For more on printing images and documents at true size on Mac, see the guide to printing multiple pictures on one page on Mac and the broader walkthrough on printing multiple PDFs and images on one page on Mac. If you print recipe cards at a specific size, the recipe card use case shows the same workflow applied to a common kitchen-print scenario.
Frequently asked questions
How do I print multiple photos on one page on a Mac without shrinking them?
The key is to avoid 'Fit to page' scaling. In FitPrint, set the scaling mode to 'Original size', drag in your photos, and export a single PDF. Then open that PDF in Preview and print at exactly 100% scale. FitPrint packs multiple photos on one sheet while keeping each one at its true physical size — provided each photo fits the chosen sheet without needing to be scaled down.
Can I print wallet-size photos (2×2.5 in) and 4×6 photos on the same sheet?
Yes. Drag all your photos into FitPrint regardless of their individual sizes. The 'Fit most' packing mode lays them out in a 2-D grid and places photos side by side when their widths allow it. Wallet-size photos may pack four or more per row on a Letter or A4 sheet; a 4×6 may sit alongside a 2×3. Each photo stays at its own correct size — FitPrint does not force all items to the same scale.
Does FitPrint support HEIC and JPEG photos from iPhone?

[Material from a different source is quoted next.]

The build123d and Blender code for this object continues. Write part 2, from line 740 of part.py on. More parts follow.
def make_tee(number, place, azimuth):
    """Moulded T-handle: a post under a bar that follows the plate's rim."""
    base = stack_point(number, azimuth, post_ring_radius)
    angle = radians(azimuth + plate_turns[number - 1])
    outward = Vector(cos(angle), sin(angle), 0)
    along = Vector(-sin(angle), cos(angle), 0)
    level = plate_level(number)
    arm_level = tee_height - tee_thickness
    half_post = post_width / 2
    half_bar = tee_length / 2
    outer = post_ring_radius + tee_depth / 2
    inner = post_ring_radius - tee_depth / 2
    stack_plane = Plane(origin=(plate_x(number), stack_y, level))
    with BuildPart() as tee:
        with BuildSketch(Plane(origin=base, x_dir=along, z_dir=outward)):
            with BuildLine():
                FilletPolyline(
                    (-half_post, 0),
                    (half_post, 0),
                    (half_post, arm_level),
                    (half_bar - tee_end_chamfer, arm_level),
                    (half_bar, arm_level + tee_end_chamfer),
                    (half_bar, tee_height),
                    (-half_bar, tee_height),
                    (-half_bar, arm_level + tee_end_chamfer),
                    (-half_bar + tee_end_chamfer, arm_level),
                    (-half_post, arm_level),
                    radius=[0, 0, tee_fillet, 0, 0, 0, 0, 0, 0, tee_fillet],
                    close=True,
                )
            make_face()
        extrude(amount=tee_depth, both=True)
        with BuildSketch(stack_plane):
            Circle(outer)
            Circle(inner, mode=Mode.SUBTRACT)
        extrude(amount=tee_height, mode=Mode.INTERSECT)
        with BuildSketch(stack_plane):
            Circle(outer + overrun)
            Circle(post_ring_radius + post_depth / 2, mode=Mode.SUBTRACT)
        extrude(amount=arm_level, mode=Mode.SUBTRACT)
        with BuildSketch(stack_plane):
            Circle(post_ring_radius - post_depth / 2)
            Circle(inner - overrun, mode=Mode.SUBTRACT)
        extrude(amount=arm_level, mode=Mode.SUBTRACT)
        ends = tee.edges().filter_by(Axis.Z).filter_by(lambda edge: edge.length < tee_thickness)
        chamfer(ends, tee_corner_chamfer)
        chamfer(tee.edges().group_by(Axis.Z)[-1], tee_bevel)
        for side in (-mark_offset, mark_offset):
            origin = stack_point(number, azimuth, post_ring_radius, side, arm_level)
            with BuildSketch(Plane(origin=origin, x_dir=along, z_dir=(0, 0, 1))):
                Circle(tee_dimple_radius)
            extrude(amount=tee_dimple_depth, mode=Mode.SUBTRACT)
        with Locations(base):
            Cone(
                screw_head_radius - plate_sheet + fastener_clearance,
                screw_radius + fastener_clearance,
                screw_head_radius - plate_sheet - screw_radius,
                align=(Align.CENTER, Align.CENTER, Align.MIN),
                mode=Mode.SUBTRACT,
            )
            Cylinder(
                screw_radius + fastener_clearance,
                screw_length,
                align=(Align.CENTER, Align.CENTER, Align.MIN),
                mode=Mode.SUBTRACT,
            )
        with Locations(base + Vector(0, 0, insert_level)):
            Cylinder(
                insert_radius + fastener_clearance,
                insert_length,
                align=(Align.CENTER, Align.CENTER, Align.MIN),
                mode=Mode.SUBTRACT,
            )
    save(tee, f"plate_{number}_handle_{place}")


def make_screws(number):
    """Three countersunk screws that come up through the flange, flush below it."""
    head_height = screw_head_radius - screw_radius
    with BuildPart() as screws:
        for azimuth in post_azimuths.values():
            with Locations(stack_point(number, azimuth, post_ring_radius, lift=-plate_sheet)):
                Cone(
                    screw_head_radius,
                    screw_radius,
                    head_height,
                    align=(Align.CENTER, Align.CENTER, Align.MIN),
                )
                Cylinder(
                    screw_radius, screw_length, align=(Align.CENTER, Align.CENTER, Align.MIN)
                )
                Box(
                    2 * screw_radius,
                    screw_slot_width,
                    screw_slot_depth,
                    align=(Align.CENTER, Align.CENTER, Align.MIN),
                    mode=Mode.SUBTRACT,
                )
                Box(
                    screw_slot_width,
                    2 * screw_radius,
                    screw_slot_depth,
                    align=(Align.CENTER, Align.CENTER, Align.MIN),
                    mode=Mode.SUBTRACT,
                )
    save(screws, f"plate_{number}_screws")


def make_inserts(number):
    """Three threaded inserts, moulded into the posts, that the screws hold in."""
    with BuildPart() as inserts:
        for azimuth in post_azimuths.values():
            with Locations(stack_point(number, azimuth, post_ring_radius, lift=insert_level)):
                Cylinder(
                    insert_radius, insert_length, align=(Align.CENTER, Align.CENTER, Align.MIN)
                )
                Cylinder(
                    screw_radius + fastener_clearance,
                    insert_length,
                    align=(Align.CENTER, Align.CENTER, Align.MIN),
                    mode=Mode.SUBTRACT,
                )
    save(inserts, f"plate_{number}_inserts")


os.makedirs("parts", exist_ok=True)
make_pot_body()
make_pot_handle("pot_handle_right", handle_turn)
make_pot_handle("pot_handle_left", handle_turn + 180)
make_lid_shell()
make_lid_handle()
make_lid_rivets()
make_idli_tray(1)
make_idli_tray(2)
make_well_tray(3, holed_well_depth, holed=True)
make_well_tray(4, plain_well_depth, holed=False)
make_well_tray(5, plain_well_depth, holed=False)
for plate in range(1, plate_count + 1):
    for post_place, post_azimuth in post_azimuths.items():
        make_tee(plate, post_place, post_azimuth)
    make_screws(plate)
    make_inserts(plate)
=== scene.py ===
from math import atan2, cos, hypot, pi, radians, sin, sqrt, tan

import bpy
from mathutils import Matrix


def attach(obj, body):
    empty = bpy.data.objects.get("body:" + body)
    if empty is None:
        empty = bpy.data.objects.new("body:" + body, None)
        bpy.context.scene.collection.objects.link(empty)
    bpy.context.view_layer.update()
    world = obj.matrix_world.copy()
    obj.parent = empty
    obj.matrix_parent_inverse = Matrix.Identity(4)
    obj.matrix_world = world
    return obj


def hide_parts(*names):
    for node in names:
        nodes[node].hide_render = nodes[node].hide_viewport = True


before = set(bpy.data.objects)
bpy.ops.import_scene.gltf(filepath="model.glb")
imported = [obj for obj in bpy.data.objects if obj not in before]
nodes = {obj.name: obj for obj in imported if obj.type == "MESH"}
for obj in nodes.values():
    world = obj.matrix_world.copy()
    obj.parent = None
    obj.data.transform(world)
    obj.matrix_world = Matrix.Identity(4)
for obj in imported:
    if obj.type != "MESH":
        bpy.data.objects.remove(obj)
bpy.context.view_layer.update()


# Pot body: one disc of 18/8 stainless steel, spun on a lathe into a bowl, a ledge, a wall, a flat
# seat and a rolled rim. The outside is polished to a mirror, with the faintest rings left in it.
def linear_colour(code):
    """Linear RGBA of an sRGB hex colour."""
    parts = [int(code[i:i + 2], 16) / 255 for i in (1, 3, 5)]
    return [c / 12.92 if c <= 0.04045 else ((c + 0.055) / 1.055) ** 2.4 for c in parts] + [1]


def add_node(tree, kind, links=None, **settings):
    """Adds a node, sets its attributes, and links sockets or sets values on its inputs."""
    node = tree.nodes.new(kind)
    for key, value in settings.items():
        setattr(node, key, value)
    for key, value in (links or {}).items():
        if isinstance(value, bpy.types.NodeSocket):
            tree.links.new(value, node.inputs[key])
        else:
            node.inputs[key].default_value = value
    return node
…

Yes. FitPrint accepts PNG, JPEG, TIFF, HEIC, GIF, and WebP files, as well as PDFs. iPhone photos saved to your Mac — whether in HEIC or JPEG — drag straight in. No conversion needed beforehand.

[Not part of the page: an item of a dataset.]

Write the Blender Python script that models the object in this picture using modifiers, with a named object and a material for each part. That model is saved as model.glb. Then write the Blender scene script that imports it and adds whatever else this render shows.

What happens if one of my photos is larger than the sheet?
FitPrint scales that individual photo down proportionally to fit within one sheet. It does not tile or split a photo across multiple sheets. If true 1:1 size matters for a specific photo, choose a sheet size large enough to contain it without scaling — for example, switch to A3 if an A4-sized photo needs to print at exact size alongside smaller items.